Henning, Thanks for working through this. I can definitely understand
consistency across the DB modules is important architecturally.
I have been think about this all day, and I dont think I have a 'easy'
response to the issue of the row id as a primary key in db_berkeley.
The berkeley database is not relational and the extra burden of
maintaining an artificial key (id) for each row will not actually
improve performance as it would in a relational database.
I am not an expert in DB internals, so I'll just explain things as I
understand them. We need to hash this out :)
The api for querying in berkeley is either:
1. get() - where your provide the key, and in our case it must be
lexicographically equal in order to find a result. I believe this is the
'natural join'.
2. cursor() - where you iterate over each row, do the join on any
columns you want, and create a result set.
As implemented, without the id columns, the queries are implemented with
get() which implies a natural join, or exact string equality on the
'key', which is in most cases a composite key comprised of the
METADATA_KEY columns seperated by a delimiter. Since the underlying
access method is db_hash, the query runtime is constant.
I think if we change things in the bdb schema to use the id column as
part of the composite key, we will be limiting ourselves to using cursor
based queries, since we will not know the id until after the first query.
Aside, my understanding is that that future development would implement
queries that fetch and store the oid such that subsequent queries would
perform queries in that table with a 'WHERE id = oid' clause. (Please
let me know if this assumption is incorrect.) As I sit here, I think I
would have to create a secondary bdb database for each table that
requires the id column. The key would be a unique integer id, and the
value would point to the row of the 'real' table. This would probably
work but it does add a layer of complexity that we take for granted in
the relational databases. Today, these secondary databases are not
implemented, and there are other issues not discussed like the concept
of uniqueness of the ids, etc. However, to be honest I dont know if I
can get all this secondary db stuff working in the next 2 months.

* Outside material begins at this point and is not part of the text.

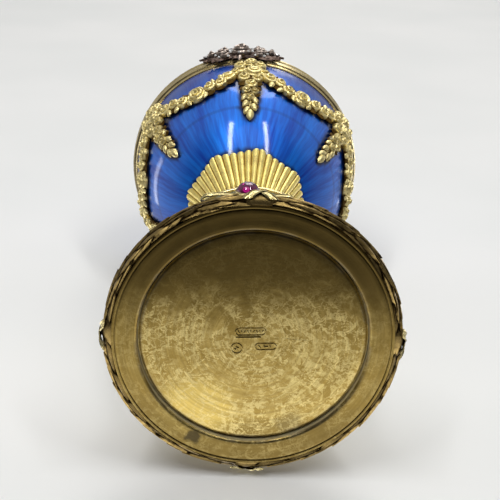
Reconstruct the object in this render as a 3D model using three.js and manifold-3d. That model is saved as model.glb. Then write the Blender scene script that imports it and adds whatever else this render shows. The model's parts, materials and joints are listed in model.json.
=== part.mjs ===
// A jewelled egg on a stand: a gilt foot with a laurel garland, a stone collar set with rubies,
// a fluted cup, and an enamelled egg in two halves hung with rose swags.
// Millimetres, +Z up. The origin is the centre of the underside and the front faces -Y.

import * as THREE from "three";
import { mergeVertices } from "three/addons/utils/BufferGeometryUtils.js";
import Module from "manifold-3d";

// ---------------------------------------------------------------- driving dimensions

const ROUND = 28;                  // flat sides round each turned piece
const GAP = 0.3;                   // clearance between neighbouring pieces

const rim = {                      // the flat ring the object stands on
  inner: 20.5,
  outer: 25.0,
  lip: 0.5,
  groove: 0.25,
};
const recess = { depth: 1.7, plate: 0.8 };
const foot = {
  waist: 23.3,                     // wall behind the garland
  shelf: 24.4,
  shelfLow: 3.4,
  shelfTop: 4.4,
  domeLow: 23.3,
  domeTop: 15.4,
  top: 21.0,
};
const garland = {
  ring: 25.1,                      // radius of the moulding's centre line
  height: 1.6,
  deep: 1.5,                       // half its thickness, outward
  tall: 1.4,                       // half its thickness, upward
  perQuarter: 6,                   // leaf clusters between two ties
  tieSpace: 4.0,                   // degrees kept clear on each side of a tie
  low: 0.86,                       // how full the moulding is at a leaf's root
  full: 1.04,                      // and at its tip
};
const ribbon = { width: 1.3, thick: 0.42, deep: 1.75, tall: 1.62, slant: 4.8 };
const bow = {                      // turns in degrees round from the front
  knot: 0.5,
  middle: 25.5,
  height: 3.6,
  width: 0.8,
  thick: 0.36,
  loops: [
    { tip: -22.5, drift: 0.6, swell: 0.5 },
    { tip: 13, drift: 0, swell: 0.35 },
  ],
};

const collar = { radius: 16.2, waist: 15.9, low: 22.0, high: 34.1, rimRadius: 16.75 };
const collarTurn = -4.0;           // degrees the stones sit round from the front
const ruby = { radius: 2.2, rise: 2.3, height: 31.6, collet: 2.65, seat: 0.7 };
const neck = { capRadius: 15.2, thin: 4.9, knop: 7.0, top: 54.0 };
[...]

Please do not take this as me rejecting your ideas, but rather full
discloser that making db_berkeley more 'relational' comes at the cost of
additional complexities that are not implemented yet.

Aside, I started looking at the code for the openserctl cmds today, and
I think I need to add some fifo cmds to the modules since openser is
actually running at the time the openserctl util is being invoked. This
means the DBs are open and some data may not be commited to disk, etc. I
thought I'd use the carrierroute module as the starting example for
implemented such fifo commands, but I need a few more days to get all
those command implemeted/tested. I will continue on this path over the
next few days, such that there will be parity between the db modules
from the perspective of the openserctl cmds.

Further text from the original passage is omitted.